**DIRECTIONS FOR THIS TASK**
Only the lines from the line with "rotate_extrude() cage_section();" through the line with "obj.matrix_world = Matrix.Identity(4)" should be copied, exactly as they appear, with both ends kept.

::: SOURCE DATA

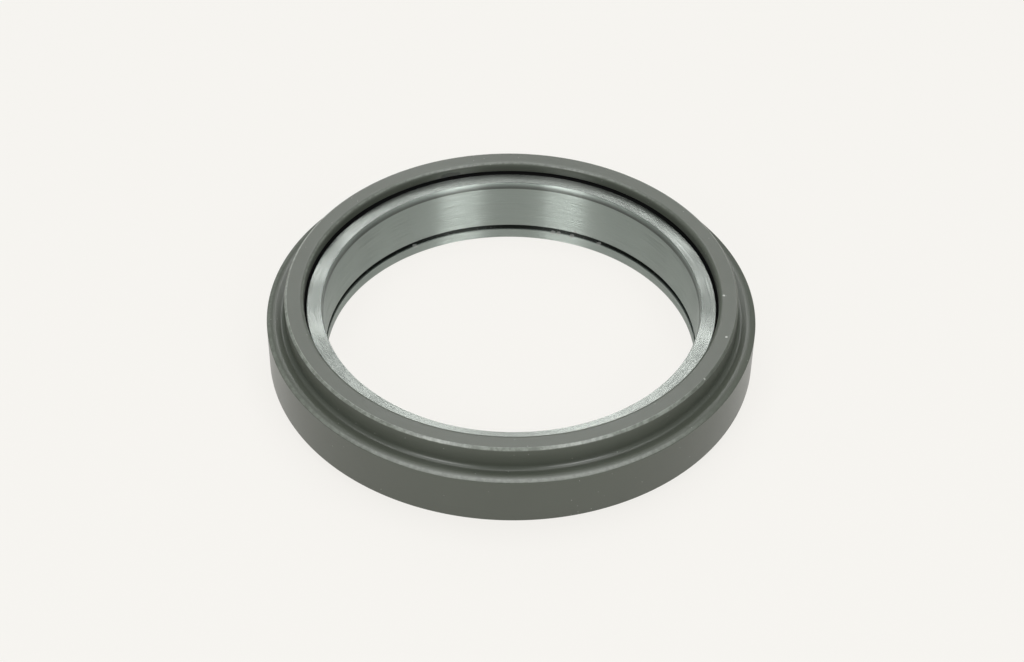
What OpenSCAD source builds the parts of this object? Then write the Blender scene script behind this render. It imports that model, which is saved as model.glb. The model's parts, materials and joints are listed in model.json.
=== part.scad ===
// Angular contact thrust ball bearing of the clutch release kind, modelled in millimetres.
// The origin is on the axis, at the face the bearing stands on, and +Z runs along the axis.
// The inner ring stands on its flange; the outer ring sits higher and turns on thirty balls.

/* [Inner ring] */
// Bore diameter of the inner ring
bore_d = 70; // [40:0.5:120]
// Height of the inner ring from the seat face to its upper face
inner_h = 13.8; // [12.6:0.1:14.6]
// Thickness of the inner ring between its bore and its upper land
land_wall = 3.05; // [2:0.05:5]
// Radial reach of the flange past the ball circle
flange_reach = 0.8; // [0.5:0.05:0.9]
// Height of the flange edge above the lowest point of the inner race
flange_rise = 0.05; // [0:0.01:0.1]
// Height of the turned groove's lower wall above the seat face
groove_z = 2.1; // [1.2:0.1:4]
// Width of the turned groove in the bore
groove_w = 1.2; // [0.4:0.05:1.5]
// Depth of the turned groove in the bore
groove_depth = 0.9; // [0.3:0.1:1.4]
// Radial width of the curved lead-in at the top of the bore
lead_w = 0.35; // [0.2:0.05:0.8]
// Height of that lead-in
lead_h = 1.35; // [0.8:0.05:2.4]

/* [Outer ring] */
// Radial distance from the ball circle to the outside of the outer ring
outer_reach = 5; // [4.2:0.1:8]
// Height of the outer ring's lower face above the seat face
outer_lift = 2.2; // [1.6:0.1:2.4]
// Height of the broad lower part of the outer ring, up to its shoulder
shoulder_h = 9.2; // [8.2:0.1:10]
// Height of the neck above the shoulder
neck_h = 4.8; // [4.2:0.1:7]
// Radial width of the shoulder, from the neck to the outside
neck_step = 3.5; // [2.4:0.1:4]
// Wall of the neck around the upper seal
neck_wall = 1.8; // [1.3:0.1:2]
// Thickness of the lip that overhangs the upper seal
lip_t = 2.1; // [1.4:0.1:2.6]
// Radius of the fillet between the neck and the shoulder
neck_fillet = 0.6; // [0.2:0.05:0.8]
// Radial width of the crowned part of the shoulder, at its outer edge
crown_w = 1.3; // [0.6:0.1:1.6]
// Drop of the crown where it meets the outside
crown_drop = 0.3; // [0.1:0.05:0.5]
// Radius of the rounded lower edge of the outer ring
edge_round = 0.35; // [0.15:0.05:0.6]
// Chamfer at the top outer edge of the neck
neck_chamfer = 0.35; // [0.15:0.05:0.8]
// Radius of the rounded top edge of the lip's bore
lip_round = 0.75; // [0.2:0.05:0.8]

/* [Balls and races] */
// Ball diameter
ball_d = 5.556; // [5:0.001:5.8]
// Number of balls
ball_count = 30; // [12:1:32]
// Radial distance from the upper land of the inner ring to the ball circle
ball_rise = 2.45; // [2.3:0.01:2.6]
// Height of the ball centres above the seat face
ball_z = 6.3; // [6.1:0.1:6.6]
// Contact angle, measured from a plane square to the axis
contact_angle = 45; // [40:1:50]
// Inner race radius as a share of the ball diameter
inner_conformity = 0.52; // [0.51:0.005:0.53]
// Outer race radius as a share of the ball diameter
outer_conformity = 0.53; // [0.52:0.005:0.54]

/* [Cage] */
// Thickness of the slanting cage web between the balls
web_t = 2.2; // [1.6:0.1:2.4]
// Reach of the cage horns past the ball centres
horn_reach = 1.35; // [0.9:0.05:1.6]
// Thickness of the cage rim above the ball pockets
rim_over = 1.7; // [1.2:0.1:2]
// Width of the slot that splits each web into two springy horns
horn_slot = 1; // [0.7:0.1:1.1]
// Depth of that slot
horn_slot_depth = 1.9; // [1:0.1:2.2]
// Diameter of the round root of that slot
horn_root_d = 1.4; // [1.2:0.1:1.6]
// Diameter of the moulding core holes in the cage rim
core_hole_d = 0.8; // [0.5:0.1:1]
// Depth of those holes
core_hole_depth = 1.2; // [0.6:0.1:1.6]

/* [Seals] */
// Height of the upper seal where it is pressed into the neck
upper_seal_h = 1.9; // [1.5:0.1:2.1]
// Thickness of the lower seal
lower_seal_t = 0.9; // [0.7:0.05:0.95]
// Depth of the lower seal's seat past the wall below the outer race
lower_seat_step = 0.55; // [0.3:0.05:0.8]
// Height of the lower seal above the outer ring's lower face
lower_seal_inset = 0.3; // [0.1:0.05:0.35]

/* [Clearances] */
// Gap between each ball and each race at the contact line
race_clear = 0.06; // [0.02:0.01:0.1]
// Gap between each ball and its cage pocket
pocket_clear = 0.12; // [0.05:0.01:0.2]
// Gap between the cage and the rings
cage_clear = 0.35; // [0.2:0.05:0.4]
// Gap between the lip of the outer ring and the land of the inner ring
lip_clear = 0.4; // [0.3:0.05:0.8]
// Gap between each seal lip and the inner ring
seal_clear = 0.07; // [0.03:0.01:0.1]
// Gap between each seal and its seat
seat_gap = 0.04; // [0.01:0.01:0.06]

/* [Hidden] */
$fn = 96;
// Overlap that keeps cutting shapes clear of the faces they cut
cut = 1;
// Small chamfers and rounds that break sharp edges
fine_edge = 0.2;
land_round = 0.15;
flange_round = 0.4;
// Angle between neighbouring balls
ball_step = 360 / ball_count;

ball_r = ball_d / 2;
bore_r = bore_d / 2;
land_r = bore_r + land_wall;
pitch_r = land_r + ball_rise;
flange_r = pitch_r + flange_reach;

// The race arcs, whose centres lie a little off the ball centres along the contact line
inner_race_r = inner_conformity * ball_d;
outer_race_r = outer_conformity * ball_d;
inner_race_shift = inner_race_r - ball_r - race_clear;
outer_race_shift = outer_race_r - ball_r - race_clear;
inner_race_centre = [
    pitch_r + inner_race_shift * cos(contact_angle),
    ball_z + inner_race_shift * sin(contact_angle)
];
outer_race_centre = [
    pitch_r - outer_race_shift * cos(contact_angle),
    ball_z - outer_race_shift * sin(contact_angle)
];
flange_top = inner_race_centre.y - inner_race_r + flange_rise;

outer_r = pitch_r + outer_reach;
neck_r = outer_r - neck_step;
lip_r = land_r + lip_clear;
neck_bore_r = neck_r - neck_wall;
lower_bore_r = outer_race_centre.x + outer_race_r;
lower_seat_r = lower_bore_r + lower_seat_step;
shoulder_z = outer_lift + shoulder_h;
top_z = shoulder_z + neck_h;
lip_z = top_z - lip_t;

pocket_r = ball_r + pocket_clear;
rim_inner_r = land_r + cage_clear;
rim_outer_r = neck_bore_r - cage_clear;
rim_top = ball_z + pocket_r + rim_over;

// Name of one ball, with two digits
function ball_name(i) = str("ball_", i < 10 ? "0" : "", i);

// A point of the cage section: along the web, and across it towards the outer race
function web_point(along, across) = [
    pitch_r - along * sin(contact_angle) + across * cos(contact_angle),
    ball_z + along * cos(contact_angle) + across * sin(contact_angle)
];

// Distance along the web at which one of its faces reaches a radius
function web_reach(radius, across) = (pitch_r + across * cos(contact_angle) - radius) / sin(contact_angle);

// A rectangle of a ring section, between two radii and two heights
module band(r_from, r_to, z_from, z_to) {
    translate([r_from, z_from]) square([r_to - r_from, z_to - z_from]);
}

// The sliver between a square corner and a rounded one; the corner is at the origin,
// and the section's material lies towards +X and +Y
module round_off(r) {
    difference() {
        translate([-cut, -cut]) square(r + cut);
        translate([r, r]) circle(r);
        translate([r, -2 * cut]) square([cut, r + 3 * cut]);
        translate([-2 * cut, r]) square([r + 3 * cut, cut]);
    }
}

// The sliver that a curved lead-in takes off such a corner: its arc leaves the face along Y smoothly,
// h away from the corner, and meets the face along X at a width of w
module lead_off(w, h) {
    r = (w * w + h * h) / (2 * w);
    difference() {
        translate([-cut, -cut]) square([w + cut, h + cut]);
        translate([r, h]) circle(r);
    }
}

// The round_off sliver kept inside the corner, which fills it as a fillet
module fill_in(r) {
    difference() {
        square(r);
        translate([r, r]) circle(r);
    }
}

// The triangle that a chamfer takes off a corner at the origin
module chamfer_off(c) {
    polygon([[-c, -c], [2 * c, -c], [-c, 2 * c]]);
}

module inner_ring_section() {
    difference() {
        union() {
            band(bore_r, land_r, 0, inner_h);
            band(bore_r, flange_r, 0, inner_race_centre.y);
        }
        translate(inner_race_centre) circle(inner_race_r);
        band(inner_race_centre.x, flange_r + cut, flange_top, inner_h);
        band(bore_r - cut, bore_r + groove_depth, groove_z, groove_z + groove_w);
        translate([bore_r, inner_h]) mirror([0, 1]) lead_off(lead_w, lead_h);
        translate([land_r, inner_h]) rotate(180) round_off(land_round);
        translate([flange_r, 0]) mirror([1, 0]) round_off(flange_round);
        translate([bore_r, 0]) chamfer_off(fine_edge);
    }
}

module outer_ring_section() {
    difference() {
        union() {
            band(lip_r, outer_r, outer_lift, shoulder_z);
            band(lip_r, neck_r, shoulder_z - cut, top_z);
            translate([neck_r, shoulder_z]) fill_in(neck_fillet);
        }
        translate(outer_race_centre) circle(outer_race_r);
        band(0, lower_bore_r, outer_lift - cut, outer_race_centre.y);
        band(0, neck_bore_r, outer_race_centre.y - cut, lip_z);
        band(0, lower_seat_r, outer_lift - cut, outer_lift + lower_seal_inset + lower_seal_t + seat_gap);
        translate([lower_seat_r, outer_lift]) chamfer_off(fine_edge);
        translate([outer_r, outer_lift]) mirror([1, 0]) round_off(edge_round);
        translate([outer_r, shoulder_z]) rotate(180) mirror([1, -1]) lead_off(crown_drop, crown_w);
        translate([neck_r, top_z]) rotate(180) chamfer_off(neck_chamfer);
        translate([lip_r, top_z]) mirror([0, 1]) round_off(lip_round);
        translate([lip_r, lip_z]) chamfer_off(fine_edge);
    }
}

// The web lies square to the contact line, and turns upright into the rim above the balls
module cage_section() {
    half = web_t / 2;
    polygon([
        web_point(-horn_reach, -half),
        web_point(-horn_reach, half),
        web_point(web_reach(rim_outer_r, half), half),
        [rim_outer_r, rim_top],
        [rim_inner_r, rim_top],
        web_point(web_reach(rim_inner_r, -half), -half)
    ]);
}

module upper_seal_section() {
    seat = neck_bore_r - seat_gap;
    top = lip_z - seat_gap;
    bottom = top - upper_seal_h;
    tip = land_r + seal_clear;
    root = lip_r + 0.25 * (seat - lip_r);
    polygon([
        [seat, bottom],
        [seat, top],
        [root, top],
        [tip, top - 0.55 * upper_seal_h],
        [tip, top - 0.7 * upper_seal_h],
        [root, bottom]
    ]);
}

module lower_seal_section() {
    seat = lower_seat_r - seat_gap;
    bottom = outer_lift + lower_seal_inset;
    top = bottom + lower_seal_t;
    tip = flange_r + seal_clear;
    root = tip + 0.3 * (seat - tip);
    polygon([
        [seat, bottom],
        [seat, top],
        [root, top],
        [tip, top - 0.3 * lower_seal_t],
        [tip, bottom + 0.2 * lower_seal_t],
        [root, bottom]
    ]);
}

// Places its children at the centre of ball i, with +X along the contact line
module at_ball(i) {
    rotate([0, 0, i * ball_step]) translate([pitch_r, 0, ball_z]) rotate([0, -contact_angle, 0]) children();
}

module inner_ring() {
    color("gainsboro") rotate_extrude() inner_ring_section();
}

module outer_ring() {
    color("dimgray") rotate_extrude() outer_ring_section();
}

// A slot through the web between two balls, open at the horn ends, with a wider round root
module horn_split() {
    root = horn_slot_depth - horn_reach - horn_root_d / 2;
    rotate([0, 90, 0]) translate([-root, 0, -web_t]) cylinder(d = horn_root_d, h = 2 * web_t);
    translate([-web_t, -horn_slot / 2, -horn_reach - cut]) cube([2 * web_t, horn_slot, root + horn_reach + cut]);
}

// A blind hole in the upper face of the rim, where the mould was cored
module core_hole() {
    translate([(rim_inner_r + rim_outer_r) / 2, 0, rim_top - core_hole_depth])
        cylinder(d = core_hole_d, h = core_hole_depth + cut);
}

module cage() {
    color("tan") difference() {
        rotate_extrude() cage_section();
        for (i = [1 : ball_count]) {
            at_ball(i) sphere(pocket_r);
            at_ball(i + 0.5) horn_split();
            rotate([0, 0, (i + 0.5) * ball_step]) core_hole();
        }
    }
}

module upper_seal() {
    color([0.08, 0.08, 0.08]) rotate_extrude() upper_seal_section();
}

module lower_seal() {
    color([0.08, 0.08, 0.08]) rotate_extrude() lower_seal_section();
}

module ball(i) {
    color("silver") at_ball(i) sphere(ball_r);
}

inner_ring();
outer_ring();
cage();
upper_seal();
lower_seal();
for (i = [1 : ball_count]) {
    ball(i);
}
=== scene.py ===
import json
import math

import bpy
from mathutils import Matrix, Vector


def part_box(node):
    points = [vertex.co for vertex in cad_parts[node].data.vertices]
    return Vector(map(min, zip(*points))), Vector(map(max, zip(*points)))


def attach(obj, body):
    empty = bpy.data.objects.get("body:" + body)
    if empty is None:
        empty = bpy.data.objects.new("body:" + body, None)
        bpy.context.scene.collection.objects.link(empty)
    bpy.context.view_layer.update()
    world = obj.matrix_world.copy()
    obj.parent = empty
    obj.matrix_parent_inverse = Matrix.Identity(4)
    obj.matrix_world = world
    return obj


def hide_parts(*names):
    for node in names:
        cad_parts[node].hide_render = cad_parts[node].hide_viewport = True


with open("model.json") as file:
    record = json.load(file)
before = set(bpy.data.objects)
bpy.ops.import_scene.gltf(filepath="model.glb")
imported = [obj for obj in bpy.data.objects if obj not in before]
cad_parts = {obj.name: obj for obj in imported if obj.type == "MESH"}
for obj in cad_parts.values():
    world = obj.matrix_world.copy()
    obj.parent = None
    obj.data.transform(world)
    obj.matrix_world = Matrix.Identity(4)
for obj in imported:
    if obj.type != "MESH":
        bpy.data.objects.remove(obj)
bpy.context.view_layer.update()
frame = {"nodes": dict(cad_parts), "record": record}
mounts = {m["name"]: m for m in frame["record"]["mounts"]}
mm = 0.001
print("frame loaded:", len(frame["nodes"]), "nodes")


# a node's output that takes plain arithmetic
class Wire:
    def __init__(self, finish, socket):
        self.finish = finish
        self.socket = socket

    # another output of the same node
    def output(self, name):
        return Wire(self.finish, self.socket.node.outputs[name])

    def __add__(self, other):
        return self.finish.math("ADD", self, other)

    def __radd__(self, other):
        return self.finish.math("ADD", other, self)

    def __sub__(self, other):
        return self.finish.math("SUBTRACT", self, other)

    def __rsub__(self, other):
        return self.finish.math("SUBTRACT", other, self)

    def __mul__(self, other):
        return self.finish.math("MULTIPLY", self, other)

    def __rmul__(self, other):
        return self.finish.math("MULTIPLY", other, self)

    def __truediv__(self, other):
        return self.finish.math("DIVIDE", self, other)

    def __rtruediv__(self, other):
        return self.finish.math("DIVIDE", other, self)

    def __pow__(self, other):
        return self.finish.math("POWER", self, other)

    def __rpow__(self, other):
        return self.finish.math("POWER", other, self)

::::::

**TASK SOLUTION**
        rotate_extrude() cage_section();
        for (i = [1 : ball_count]) {
            at_ball(i) sphere(pocket_r);
            at_ball(i + 0.5) horn_split();
            rotate([0, 0, (i + 0.5) * ball_step]) core_hole();
        }
    }
}

module upper_seal() {
    color([0.08, 0.08, 0.08]) rotate_extrude() upper_seal_section();
}

module lower_seal() {
    color([0.08, 0.08, 0.08]) rotate_extrude() lower_seal_section();
}

module ball(i) {
    color("silver") at_ball(i) sphere(ball_r);
}

inner_ring();
outer_ring();
cage();
upper_seal();
lower_seal();
for (i = [1 : ball_count]) {
    ball(i);
}
=== scene.py ===
import json
import math

import bpy
from mathutils import Matrix, Vector


def part_box(node):
    points = [vertex.co for vertex in cad_parts[node].data.vertices]
    return Vector(map(min, zip(*points))), Vector(map(max, zip(*points)))


def attach(obj, body):
    empty = bpy.data.objects.get("body:" + body)
    if empty is None:
        empty = bpy.data.objects.new("body:" + body, None)
        bpy.context.scene.collection.objects.link(empty)
    bpy.context.view_layer.update()
    world = obj.matrix_world.copy()
    obj.parent = empty
    obj.matrix_parent_inverse = Matrix.Identity(4)
    obj.matrix_world = world
    return obj


def hide_parts(*names):
    for node in names:
        cad_parts[node].hide_render = cad_parts[node].hide_viewport = True


with open("model.json") as file:
    record = json.load(file)
before = set(bpy.data.objects)
bpy.ops.import_scene.gltf(filepath="model.glb")
imported = [obj for obj in bpy.data.objects if obj not in before]
cad_parts = {obj.name: obj for obj in imported if obj.type == "MESH"}
for obj in cad_parts.values():
    world = obj.matrix_world.copy()
    obj.parent = None
    obj.data.transform(world)
    obj.matrix_world = Matrix.Identity(4)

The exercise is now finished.